ABSTRACT 731(P1-4)
ラット潰瘍性大腸炎関連大腸腫瘍におけるβ-catenin及びApc遺伝子変異の検索:酒々井真澄1,2、Roderick H Dashwood2、吉見直己1、牛島峻和2、杉村隆2、長尾美奈子2、森秀樹1(1 岐阜大・医・1病理、2 国立がんセ・研・発がん)
Search for β-catenin and Apc gene mutations in the rat colon tumors associated with ulcerative colitis induced by 1-hydroxyanthraquinone and methylazoxymethanol acetate: Masumi SUZUI1,2, Roderick H DASHWOOD2, Naoki YOSHIMI1, Toshikazu USHIJIMA2, Takashi SUGIMURA2, Minako NAGAO2, Hideki MORI1 (11st Dept. of Pathol. Gifu Univ. Sch. Med., 2Carcinogenesis Div. Natl. Cancer Ctr. Res. Inst.)
【目的】化学発癌剤である1-HAとMAMにより誘発したラット潰瘍性大腸炎関連大腸腫瘍においてβ-catenin及びApc遺伝子変異を検索し、発癌メカニズムに対する関与を検討した。
【材料と方法】1-HAとMAMにより誘発したラット大腸腫瘍(20サンプル)からDNAを抽出しPCR-SSCP法によりβ-catenin(N末端のリン酸化領域)及びApc(全コード領域)の遺伝子変異を検索しsequenceにより変異を確認した。

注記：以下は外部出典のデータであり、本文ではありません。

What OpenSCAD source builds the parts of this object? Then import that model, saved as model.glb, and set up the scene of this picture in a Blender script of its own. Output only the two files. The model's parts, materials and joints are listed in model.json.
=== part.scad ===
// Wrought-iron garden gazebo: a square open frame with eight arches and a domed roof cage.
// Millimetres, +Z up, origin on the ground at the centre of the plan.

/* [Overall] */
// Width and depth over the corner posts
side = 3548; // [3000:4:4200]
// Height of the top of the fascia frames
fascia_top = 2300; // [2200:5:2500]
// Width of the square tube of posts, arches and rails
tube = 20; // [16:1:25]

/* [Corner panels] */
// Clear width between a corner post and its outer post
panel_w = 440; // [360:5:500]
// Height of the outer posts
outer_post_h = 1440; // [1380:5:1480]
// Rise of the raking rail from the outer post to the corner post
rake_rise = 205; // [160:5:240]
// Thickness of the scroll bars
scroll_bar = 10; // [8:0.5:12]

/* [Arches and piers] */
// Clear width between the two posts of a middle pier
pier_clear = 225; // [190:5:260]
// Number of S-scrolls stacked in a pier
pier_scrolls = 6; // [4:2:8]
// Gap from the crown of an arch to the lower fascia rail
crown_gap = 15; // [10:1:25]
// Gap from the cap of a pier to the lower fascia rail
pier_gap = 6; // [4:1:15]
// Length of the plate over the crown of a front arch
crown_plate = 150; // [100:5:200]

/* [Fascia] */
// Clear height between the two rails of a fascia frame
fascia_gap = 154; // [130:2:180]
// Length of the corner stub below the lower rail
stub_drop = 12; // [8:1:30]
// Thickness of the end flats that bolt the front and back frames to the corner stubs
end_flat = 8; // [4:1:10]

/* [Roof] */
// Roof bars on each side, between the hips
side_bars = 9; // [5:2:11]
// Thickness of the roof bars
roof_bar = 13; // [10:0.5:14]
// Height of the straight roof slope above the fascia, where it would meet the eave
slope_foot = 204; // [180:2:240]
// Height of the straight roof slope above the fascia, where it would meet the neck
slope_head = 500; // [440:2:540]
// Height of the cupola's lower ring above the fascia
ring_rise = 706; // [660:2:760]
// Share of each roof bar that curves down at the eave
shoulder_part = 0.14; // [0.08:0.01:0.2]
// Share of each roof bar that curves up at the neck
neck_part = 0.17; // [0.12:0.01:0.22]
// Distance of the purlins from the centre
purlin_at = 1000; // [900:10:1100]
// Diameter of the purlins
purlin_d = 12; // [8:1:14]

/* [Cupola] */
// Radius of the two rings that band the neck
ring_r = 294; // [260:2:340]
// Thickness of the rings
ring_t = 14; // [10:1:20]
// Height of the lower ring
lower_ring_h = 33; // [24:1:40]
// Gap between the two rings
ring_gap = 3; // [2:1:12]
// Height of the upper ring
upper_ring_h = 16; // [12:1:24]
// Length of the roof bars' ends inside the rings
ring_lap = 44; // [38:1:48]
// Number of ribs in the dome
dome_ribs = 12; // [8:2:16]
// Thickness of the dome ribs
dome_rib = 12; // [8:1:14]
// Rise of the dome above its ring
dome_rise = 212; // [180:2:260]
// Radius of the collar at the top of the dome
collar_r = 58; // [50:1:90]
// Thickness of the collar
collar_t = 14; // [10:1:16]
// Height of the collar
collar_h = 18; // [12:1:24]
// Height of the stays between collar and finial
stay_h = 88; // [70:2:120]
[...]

【結果と考察】検索した腫瘍の90%(18/20, adenoma3/4, adenocarcinoma15/16)にβ-cateninの変異を認めたが、Apcの変異は認めなかった。変異はGly34→Glu(72%),Asp32→Asn(17%),Thr41→Ile(11%)であった。ラットβ-cateninのN末端のリン酸化領域の変異は1-HAとMAMにより誘発したラット大腸発癌に関与することが示唆された。また、Apc遺伝子変異の関与は低いと考えられた。